The moratorium explicitly barred the forestry ministry from rezoning land for oil palm development. It also instructed the cabinet to review all existing oil palm permits with an eye toward possibly revoking them. Several weeks after the president first declared he would sign the moratorium, in 2016, Siti singled out the Tanah Merah project as one that merited scrutiny.
In comments posted on her personal website, Siti referred disparagingly to the fact that the project appeared to have been established so the licenses could be “traded” to Malaysian investors, and said the president had instructed her to prioritize implementing the moratorium in Papua.
“We really have to safeguard [the forests of Papua] and must formulate and implement a development concept in Papua to the best of our ability,” she quoted Widodo as telling her.

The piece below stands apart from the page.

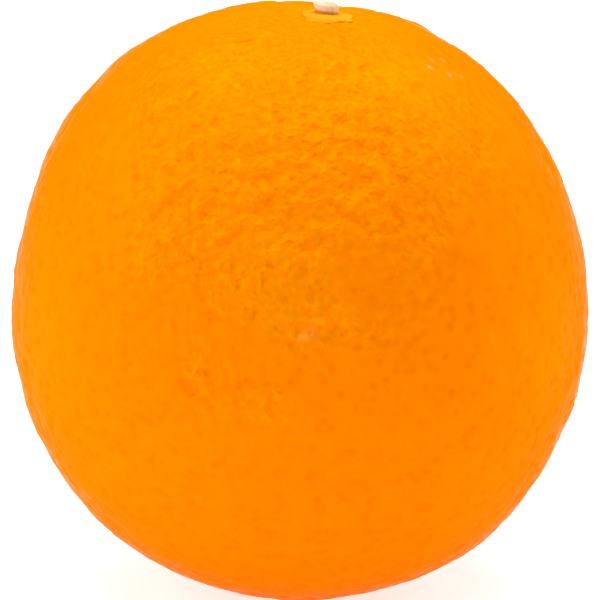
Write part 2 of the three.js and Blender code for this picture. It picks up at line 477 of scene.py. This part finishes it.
def peel_look(nodes):
    """Waxy orange rind: softly mottled; lighter on its pebbles' crests and yellower on its raised flecks,
    which is painted light on the relief; yellower round the stem end and in patches, partly painted light;
    deeper and duller in the pores, partly their own colour and partly painted shade in the pits; with a few
    dark marks in dents, and pale marks that are painted glints and a painted highlight."""
    pore, coarse, pebble = nodes.attribute("pore"), nodes.attribute("coarse"), nodes.attribute("pebble")
    cells = nodes.add("TexVoronoi", {"feature": "SMOOTH_F1"}, Vector=nodes.place(),
                      Scale=1 / (SMALL_PORES_APART * MM))
    small_pore = nodes.step(cells, 0.5, 0.05) * coarse
    fleck = nodes.step(nodes.noise(1.0, 2.0), 0.35, 0.65) * coarse
    mottle = nodes.step(nodes.noise(9.0, 3.0), 0.3, 0.7) * 0.25 + fleck * 0.3
    # Painted light on the relief: lighter on the pebbles' crests and on raised flecks, over the peel's own
    # mottle
    colour = nodes.blend(mottle + nodes.step(pebble, -2.0, 2.0) * coarse * 0.4, PEEL_ORANGE, PEEL_LIGHT)
    # Yellower round the stem end and in patches, partly the peel's own colour and partly painted light, and
    # on raised flecks, painted light
    colour = nodes.blend(nodes.attribute("yellow") + fleck * fleck * 0.35, colour, PEEL_YELLOW)
    # Deeper in the pores: partly their own colour, partly painted shade in the pits
    colour = nodes.blend(pore * 0.36 + small_pore * 0.16, colour, PORE_AND_SHADE_ORANGE)
    tone = nodes.attribute("tone")
    colour = nodes.blend(nodes.step(tone, 0.0, -1.0) * 0.6, colour, PORE_AND_SHADE_ORANGE)
    # Painted glints and highlight: the pale tone of the pale marks
    colour = nodes.blend(nodes.step(tone, 0.0, 1.0), colour, PAINTED_GLINT_PALE)
    roughness = 0.34 + nodes.noise(3.0) * 0.08 + pore * 0.1
    normal = nodes.bump(fleck, 0.09)
    normal = nodes.bump(small_pore, -0.08, normal)
    return {"Base_Color": colour, "Roughness": roughness, "Normal": normal}


def calyx_look(nodes):
    """Dried sepals: yellow, paler at the tips, orange where one has dried flat onto the peel, and brown
    round the stem, which is painted shadow where the stub stands on the calyx."""
    grain = nodes.step(nodes.noise(0.6, 3.0), 0.3, 0.7)
    colour = nodes.blend(grain, SEPAL_DEEP, SEPAL_YELLOW)
    colour = nodes.blend(nodes.attribute("tip") * 0.3, colour, SEPAL_TIP)
    colour = nodes.blend(nodes.attribute("faded"), colour, SEPAL_FADED)
    colour = nodes.blend(nodes.attribute("stub_shadow"), colour, SEPAL_BROWN_SHADOW)
    return {"Base_Color": colour, "Normal": nodes.bump(nodes.noise(0.25, 3.0), 0.04)}


def stub_look(nodes):
    """Cut stem wood: a pinkish beige cut face; cream down its side, partly painted light on the side wall;
    and brown at its foot and on one side, which is painted shadow at the foot and painted shade on that
    side."""
    grain = nodes.step(nodes.noise(0.5, 3.0), 0.3, 0.7)
    colour = nodes.blend(grain, STEM_ROSE, STEM_BEIGE)
    colour = nodes.blend(nodes.attribute("side"), colour, STEM_CREAM_LIT)
    colour = nodes.blend(nodes.attribute("brown"), colour, STEM_BROWN_SHADE)
    return {"Base_Color": colour, "Normal": nodes.bump(nodes.noise(0.2, 3.0), 0.05)}


# ---- The pieces ----


def make_peel():
    """The whole peel: a geodesic ball pushed out to the peel's radius and its small marks, then by
    pebbles whose height goes with the coarseness. The coarseness at a point is the most that any coarse
    place gives it, each place fading from its near angle to its far one. A pore is a picked point, sunk
    by its own random depth, with its neighbours sunk by a share of that. The yellowness is a sum of
    bells. The underside is pressed flat by a soft maximum with the floor, which is half of
    z + sqrt(z^2 + softness^2). Returns the place of the fruit's middle."""
    random = np.random.default_rng(PORES["seed"])
    towards, triangles = geodesic_ball(PEEL_ROWS)
    edges, across = near_pairs(triangles)
    picked = scatter(len(towards), np.concatenate([edges, across]), random)
    patches = waves(towards, **COARSE_PATCHES)
    coarse = np.full(len(towards), LEAST_COARSE)
    for azimuth, elevation, near, far, most in COARSE_PLACES:
        away = np.arccos(towards @ direction(azimuth, elevation)) + patches
        coarse = np.maximum(coarse, most * smoothstep(-away, -radians(far), -radians(near)))
    rarity = PORES["rarity"] + (PORES["rarity_where_coarse"] - PORES["rarity"]) * coarse
    least = PORES["least_where_coarse"] * coarse
    size = np.where(picked, least + (1 - least) * random.random(len(towards)) ** rarity, 0)
    shoulder = np.zeros(len(towards))
    for a, b in (edges.T, edges.T[::-1]):
        np.maximum.at(shoulder, a, size[b])
    pore = np.maximum(size, PORES["shoulder"] * shoulder)
    pebbles = waves(towards, **PEBBLING)
    radius = peel_radius(towards)
    from_axis = np.hypot(towards[:, 0], towards[:, 1]) * radius
    rough_share = np.where(towards[:, 2] > 0, smoothstep(from_axis, *SMOOTH_ROUND_STEM), 1)
    unevenness = ROUGHENING * random.normal(size=len(towards))
    grain = PEBBLE_HEIGHT * coarse * pebbles + unevenness - PORES["depth"] * pore
    raised, tone = marks(towards)
    # Yellowness: partly the peel's own colour, partly painted light in patches
    yellow = np.zeros(len(towards))
    for azimuth, elevation, reach, most in YELLOWER_AND_PAINTED_LIGHT:
        yellow += most * bell(np.arccos(towards @ direction(azimuth, elevation)), radians(reach))
    points = leaning(towards * (radius + raised + grain * rough_share)[:, None])

    low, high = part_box("fruit")
    sides = (points.max(axis=0) + points.min(axis=0)) / 2
    middle = np.array((low + high) / 2) / MM - sides
    middle[2] = high.z / MM - points[:, 2].max()
    points += middle
    height = points[:, 2]
    points[:, 2] = (height + np.sqrt(height**2 + FLAT_SPOT_SOFTNESS**2)) / 2
    points[:, 2] -= points[:, 2].min()
    attributes = {"pore": pore, "coarse": coarse, "pebble": pebbles, "tone": tone, "yellow": yellow}
    material = finish("peel", peel_look, Specular_Tint=rgb(1.0, 0.6, 0.1), Specular_IOR_Level=0.0,
                      Metallic=PEEL_TINTED_GLOSS, **WAX)
    piece("peel", points, triangles, material, "fruit", attributes)
    return middle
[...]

However, neither these policies nor the allegations around the Tanah Merah project have stymied its progress under the direction of new investors. NGOs monitoring the implementation of the moratorium have noted limited progress in Papua.
“There has been no significant progress in how this policy is implemented,” said Arie, the Greenpeace campaigner. “The Tanah Merah project should be a strong case to see how this [policy] can be carried out seriously and effectively.”

Competing interests

The Rumangkangs insist that the project will benefit the Auyu people. Jones said the ones he met were overjoyed about the prospect of a plantation on their land.
“They didn’t just ask, they cried,” he said. “The Auyu tribe is the poorest in Boven Digoel, even though they’re so rich [in natural resources].”
The Rumangkangs have enlisted foreign investors to help them develop the plantation. Their chief partner is a New Zealand property developer named Neville Mahon. In 2018, Mahon became the majority shareholder of the Digoel Agri subsidiaries with land concessions in the project. He could not be reached for comment.
Mahon associate Thirunavukarasu Selva Nithan, an Australian national, is the sole director of the three companies, corporate records show. Contacted by email, he said he had resigned his position and directed questions to Jackson.
The involvement of these investors adds to a growing list of actors from across the world with a stake in what could become the world’s largest stretch of oil palm. Malaysian logging giant Shin Yang has constructed a sawmill to process timber from the project.
North of the Digoel Agri concessions, investors whose identities are hidden behind anonymously owned companies in the United Arab Emirates have also begun clearing land, with the Menara Group and the sister of a prominent politician from Indonesia’s National Mandate Party as their minor partners. So far, they’ve bulldozed 8,300 hectares (20,500 acres) of forest, nearly 3% of the project’s total area.
Yet another firm holds the rights to the northernmost block of the project. Corporate records show it is majority owned by two holding companies registered to a letterbox address in Malaysia. The minor shareholder in that venture is the Malaysian logging giant Rimbunan Hijau.
Many Auyu remain steadfastly opposed to the Tanah Merah project, according to Franky Samperante, the director of Pusaka, an Indonesian nonprofit that advocates for indigenous peoples’ rights.
On a recent trip to the area, he found that members of the Kemon clan, whose land has been targeted by Digoel Agri, did not want the plantation to go ahead on the grounds that it would destroy their food and water supplies.
He questioned the government’s decision to allow the plantation to move ahead, without investigating the allegation that permits held by the earlier investors had been falsified.
“In light of the irregularities that have arisen, the Ministry of Environment and Forestry must review the decrees rezoning the land,” he said. “The government must impose sanctions on the perpetrators.”
Banner: Moses Wine returns from hunting in the forest in Meto, a village within the boundaries of the Tanah Merah project. Image by Nanang Sujana for The Gecko Project.